Pemberantasan buta aksara turun cukup signifikan. Dari angka 39,1% ditahun 1971 menjadi 4,4% ditahun 2015 (Data Statistik 70 Tahun Indonesia Merdeka, 2015). Namun data ini berbanding terbalik dengan daya dan kemampuan baca masyarakat indonesia. Budaya literasi kita masih memprihatinkan. Ini terlihat dari data PISA 2015 yang menempatkan Indonesia urutan ke 64 dari 72 negara. Sedangkan PISA 2018 kembali menunjukkan data bahwa bangsa Indonesia kembali menempati urutan 70 dari 71 negara. Sebuah data yang membuat kita sangat miris. Pun data ini menunjukkan pembagian dari aktivitas membaca buku, baik literasi numerasi, literasi baca tulis dan literasi digital yang masih rendah. Setidaknya ini jadi bahan refleksi bagi kita semua khususnya di momentum hari buku nasional ini.

Data hasil penelitian perpustakaan nasional menunjukkan bahwa rata-rata masyarakat Indonesia hanya membaca buku 3 sampai 4 kali per minggu. Itupun dengan durasi membaca per hari rata-rata menunggunakan waktu 30-59 menit.

Jumlah buku yang ditamatkan per tahun rata-rata hanya 5 sampai 9 buku per orang. Data Ikatan Penerbit Indonesia (IKAPI) menunjukkan pangsa pasar buku dalam negeri mencapai sekitar Rp 14,1 triliun per tahun.

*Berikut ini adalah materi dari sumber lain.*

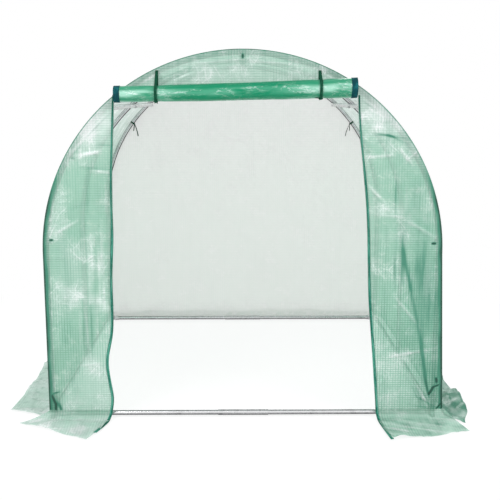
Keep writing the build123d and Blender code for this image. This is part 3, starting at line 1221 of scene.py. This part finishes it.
@dataclass
class EndSheet:
    """An end wall with its skirt, cut as one sheet."""

    sizes: Sizes
    end: End
    flaps: dict[Side, Flap]
    finish: NetFilm
    wear: Wear
    step: float  # size of a face
    seed: float
    swell: float = 0.006  # how far the loose film stands out
    skirt_depth: float = 0.2  # mean depth of a skirt on the flat cloth
    weld: float = 0.0005  # corners of two parts closer than this become one
    landing: float = 0.055  # how far out the skirt reaches the ground
    lift: float = 0.020  # height of the skirt's highest folds
    loft: float = 0.004  # height that it keeps between them
    limits: tuple[float, float] = (-0.0006, 0.022)  # how far in and out folds may push the wall

    @property
    def has_door(self) -> bool:
        """True for the wall with the doorway."""
        return self.end is End.FRONT

    def door_edge(self, side: Side, z: Array) -> Array:
        """Distance of the doorway's edge from the middle at a height.

        Args:
            side: which edge.
            z: heights over the ground.

        Returns:
            The distance at each height.
        """
        sizes = self.sizes
        share = np.clip((z - sizes.root) / (sizes.door_top - sizes.root), 0.0, 1.0)
        edge = sizes.door_half_foot + (sizes.door_half_top - sizes.door_half_foot) * share
        return edge + DOOR_EDGES[side].stray(z)

    def build(self) -> bpy.types.Object:
        """Make the wall.

        Returns:
            The wall, riding on the frame.
        """
        sizes = self.sizes
        low = np.linspace(sizes.root, sizes.door_top, int(sizes.door_top / self.step))
        start = asin((sizes.door_top - sizes.spring) / sizes.radius)
        count = int((pi / 2 - start) * sizes.radius / self.step)
        turns = np.linspace(start, pi / 2 - 0.004, count)  # just short of the arch's top
        high = sizes.spring + sizes.radius * np.sin(turns)[1:]
        maker = MeshMaker()
        columns = int((sizes.half_width - sizes.door_half_foot) / self.step)
        share = np.linspace(0.0, 1.0, columns + 1)
        rows = np.concatenate([low, high])
        for side in Side:
            self._add_wall(maker, side, *np.meshgrid(rows, share, indexing="ij"))
            self._add_flap(maker, side, share)
        across = np.linspace(0.0, 1.0, int(2 * sizes.door_half_top / self.step) + 1)
        if self.has_door:
            rows = np.concatenate([low[-1:], high])
        self._add_wall(maker, None, *np.meshgrid(rows, across, indexing="ij"))
        if not self.has_door:
            self._add_flap(maker, None, across)
        wall = maker.build(f"{self.end.word}_wall_sheet", self.finish)
        mesh = bmesh.new()
        mesh.from_mesh(wall.data)
        bmesh.ops.remove_doubles(mesh, verts=mesh.verts, dist=self.weld)
        mesh.to_mesh(wall.data)
        mesh.free()
        self._declare(wall)
        return wall

    def _declare(self, wall: bpy.types.Object) -> None:
        """Attach the wall to the frame and hide the nodes that it stands for.

        Args:
            wall: the wall.
        """
        sizes = self.sizes
        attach(wall, "root")
        area = 2 * sizes.radius * (sizes.spring - sizes.root) + pi * sizes.radius**2 / 2
        if self.has_door:
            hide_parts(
                "front_wall_left", "front_wall_right", "front_wall_top",
                "skirt_front_left", "skirt_front_right",
            )
            door = sizes.door_half_foot + sizes.door_half_top
            area += self.skirt_depth * 2 * (sizes.half_width - sizes.door_half_foot)
            area -= door * (sizes.door_top - sizes.root)
        else:
            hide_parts("back_wall", "skirt_back")
            area += 2 * sizes.half_width * sizes.end_reach
        sizes.top + self.skirt_depth

    def inner(self, side: Side, z: Array) -> Array:
        """Inner end of a side piece: the doorway's edge, or a line that goes on up from it.

        Args:
            side: which side piece.
            z: heights over the ground.

        Returns:
            Its place across the wall at each height.
        """
        sizes = self.sizes
        low = self.door_edge(side, np.minimum(z, sizes.door_top))
        at_top = np.array([sizes.door_top])
        share = (self.door_edge(side, at_top) / sizes.arch_half(at_top))[0]
        return side.value * np.where(z > sizes.door_top, sizes.arch_half(z) * share, low)

    def _add_wall(
        self, maker: MeshMaker, side: Optional[Side], z: Array, share: Array
    ) -> None:
        """Add the upright part beside the doorway, or its middle part.

        Args:
            maker: the mesh to add to.
            side: which side it is, or None for the middle.
            z: heights.
            share: places across it, from 0 to 1.
        """
        sizes = self.sizes
        if side is None:
            low, high = (self.inner(end, z) for end in Side)
        else:
            low = self.inner(side, z)
            high = side.value * sizes.arch_half(z)
            high = high + sizes.spread(high, z)
        x = low + (high - low) * share
        flat = np.stack([x, z], axis=2)
        maker.add_grid(self.points(x, z), flat, self._tones(x, z), flip=side is Side.LEFT)

    def _add_flap(self, maker: MeshMaker, side: Optional[Side], share: Array) -> None:
        """Add the skirt under one part of the wall.

        Args:
            maker: the mesh to add to.
            side: which side it is, or None for the middle.
            share: places across it, from 0 to 1.
        """
        sizes = self.sizes
        flap = self.flaps[side or Side.LEFT]
        depth = max(flap.inner_reach, flap.outer_reach)
        rows = np.linspace(1.0, 0.0, int(depth / self.step) + 1)
        down, share = np.meshgrid(rows, share, indexing="ij")
        root = sizes.root + 0 * down
        inner = {
            way: self.inner(way, root) + way.value * self.flaps[way].inner_shift(down)
            for way in Side
        }
        if side is None:
            reach = flap.inner_reach + 0 * share
            low, high = inner.values()
        else:
            reach = flap.inner_reach + (flap.outer_reach - flap.inner_reach) * share
            low = inner[side]
            edge = side.value * sizes.arch_half(root)
            lean = side.value * flap.outer_lean * down**flap.outer_curve
            high = edge + sizes.spread(edge, root) + lean
        ripple = 0.03 if side is Side.RIGHT else 0.012
        run = down * reach * (1.0 + ripple * np.sin(share * 9.0 + self.seed))
        x = low + (high - low) * share
        out, height = sizes.skirt_path(run, self.landing)
        waves = rough_field(x, out, (7.0, 6.0), self.seed + 5.5)
        ridges = np.abs(rough_field(x, out, (15.0, 11.0), self.seed + 9.1)) * 0.5
        lift = np.clip(waves + ridges, 0.0, 1.0) * self.lift + self.loft
        y = self.end.value * (sizes.half_length - sizes.film / 2 + out)
        flat = np.stack([x, sizes.root - run], axis=2)
        clouds = rough_field(x, out, (14.0, 14.0), self.seed + 1.0)
        on_ground = ease(run, 0.02, 0.08)
        # pale is painted light on the film that lies over the white floor; deep darkens it in
        # clouds and streaks
        if not self.has_door:
            pale, deep = 0.2, np.clip(0.15 + 0.4 * clouds, 0.0, 1.0)
        elif side is Side.LEFT:
            pale, deep = np.clip(0.70 - 0.5 * clouds, 0, 1), 0.0
        else:
            streak = rough_field(x + 0.6 * out, out - 0.4 * x, (5.0, 30.0), 77.0)
            pale = np.clip(-streak, 0.0, 1.0)
            deep = np.clip(0.22 + 0.5 * clouds + 0.5 * streak, 0.0, 0.8)
        tones = {"pale": pale * on_ground, "deep": deep * on_ground, "net": 0.3 + 0.0 * x}
        places = np.stack([x, y, height + lift * ease(run, 0.045, 0.12)], axis=2)
        maker.add_grid(places, flat, tones, flip=side is Side.LEFT)

    def points(self, x: Array, z: Array) -> Array:
        """Points of the upright wall, pushed out by its folds.

        Args:
            x: places across the wall.
            z: heights.

        Returns:
            The points, with their coordinates on a last axis.
        """
        sizes = self.sizes
        from_edge = self._from_edge(x, z)
        loose = ease(from_edge, 0.012, 0.09) * ease(z, sizes.root, sizes.root + 0.06)
        swell = rough_field(x, z, (3.0, 1.6), self.seed + 0.3) * self.swell
        pleats = rough_field(x, z, (16.0, 2.2), self.seed + 2.9) * self.swell * 0.45
        push = (swell + pleats + self.wear.field_of(x, z, "height")) * loose
        push = np.clip(push, *self.limits)
        y = self.end.value * (sizes.half_length - sizes.film / 2 + push)
        return np.stack([x, y, z], axis=-1)

    def _from_edge(self, x: Array, z: Array) -> Array:
        """Measure how far in from the wall's outer edge a place is, roughly square to it.

        Args:
            x: places across the wall.
            z: heights.

        Returns:
            The distances.
        """
        sizes = self.sizes
        over = np.clip(z - sizes.spring, 0.0, None)
        half = np.abs(x) - np.abs(sizes.spread(x, z))
        return sizes.radius - np.hypot(half, over)

    def _tones(self, x: Array, z: Array) -> Tones:
        """Tones of the upright wall.

        Args:
            x: places across the wall.
            z: heights.

        Returns:
            How pale and how deep the film is, and how plain its net.
        """
        from_edge = self._from_edge(x, z)
        # A band along the wall's outer edge, over the end hoop, darkened with painted shade: the
        # tube's shadow on the backlit film.
        dark_edge = ease(from_edge, 0.032, 0.016)
        if not self.has_door:
            # painted glare toward the top, and painted light that makes the foot paler
            pale = 0.5 * ease(z, 0.9, 1.6) + 0.35 * ease(z, 0.15, 0.07)
            return {"pale": pale * (1.0 - dark_edge), "deep": dark_edge * 0.45, "net": 0.0 * x}
        low = ease(z, 1.45, 1.05)
        # The band's painted shade: stronger low down, on the right and near the arch's top, uneven
        # along its length, with the lip and the rim darker still; over 1 it becomes painted shadow.
        edge_shade_wobble = 0.86 + 0.34 * rough_field(x, z, (5.0, 11.0), 4.1)
        edge_shade_depth = 0.10 + low * (0.92 + 0.18 * ease(x, 0.0, 0.5))
        edge_shade_depth += 0.25 * ease(np.abs(x), 0.70, 0.45)
        lip = ease(from_edge, 0.014, 0.005) * low * 0.55
        rim = ease(from_edge, 0.008, 0.001) * 1.15
        # painted shade over the right part of the wall, a little more low down, toward its right
        # edge and in its lower right corner
        shade = ease(x, 0.62, 0.76) * (0.08 + 0.04 * ease(z, 1.2, 0.8))
        shade += 0.05 * ease(x, 0.82, 0.90)
        shade += 0.10 * ease(x, 0.84, 0.92) * ease(z, 0.35, 0.2)
        deep = np.clip(self.wear.field_of(x, z, "deep") + shade, 0.0, 2.0)
        deep = np.maximum(deep, np.maximum(dark_edge * edge_shade_depth * edge_shade_wobble + lip, rim))
        # painted glare from the marks, and along the upper edge
        pale = self.wear.field_of(x, z, "pale") + 0.35 * ease(from_edge, 0.05, 0.0) * (1 - low)
        pale = np.clip(pale, 0.0, 1.0) * (1.0 - dark_edge * low)
        net = 0.10 + 0.65 * ease(x, 0.4, 0.6) * ease(z, 1.1, 0.3)
        net += 0.25 * ease(x, -0.4, -0.6) * ease(z, 0.9, 0.5)
        return {"pale": pale, "deep": deep, "net": net}


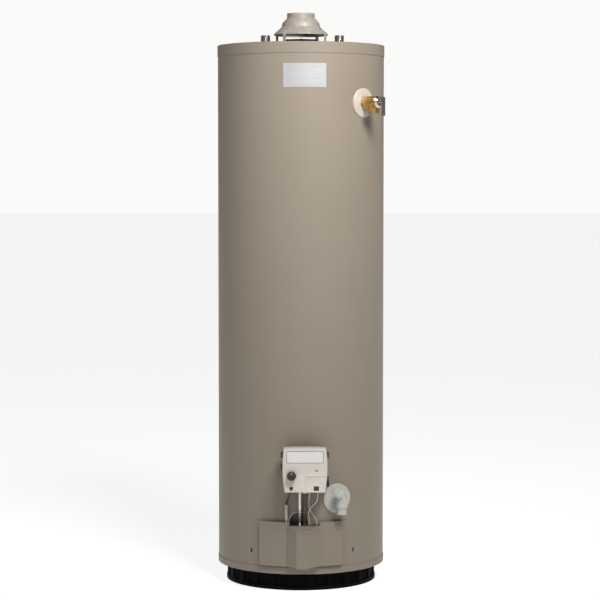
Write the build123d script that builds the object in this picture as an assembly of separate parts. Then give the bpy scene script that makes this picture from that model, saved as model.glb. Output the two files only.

Sekitar 60 persen pasar buku berasal dari pembelian oleh pemerintah untuk sektor pendidikan. Setiap tahun ada 100.000 judul buku yang dimintakan International Series Book Number (ISBN) di Perpustakaan Nasional, namuan hanya 40 sampai 45 persen yang akhirnya benar-benar terbit.

Data tentang rendahnya literasi masyarakat Indonesia tersebut menjadi tantangan dan permasalahan kompleks. Perpustakaan mau tak mau harus bisa mengambil peran dan menjadi garda terdepan dalam menjawab permasalah tersebut. Kolaborasi dengan seluruh elemen penggiat literasi demi mewujudkan Gerakan Literasi Nasional (GLN).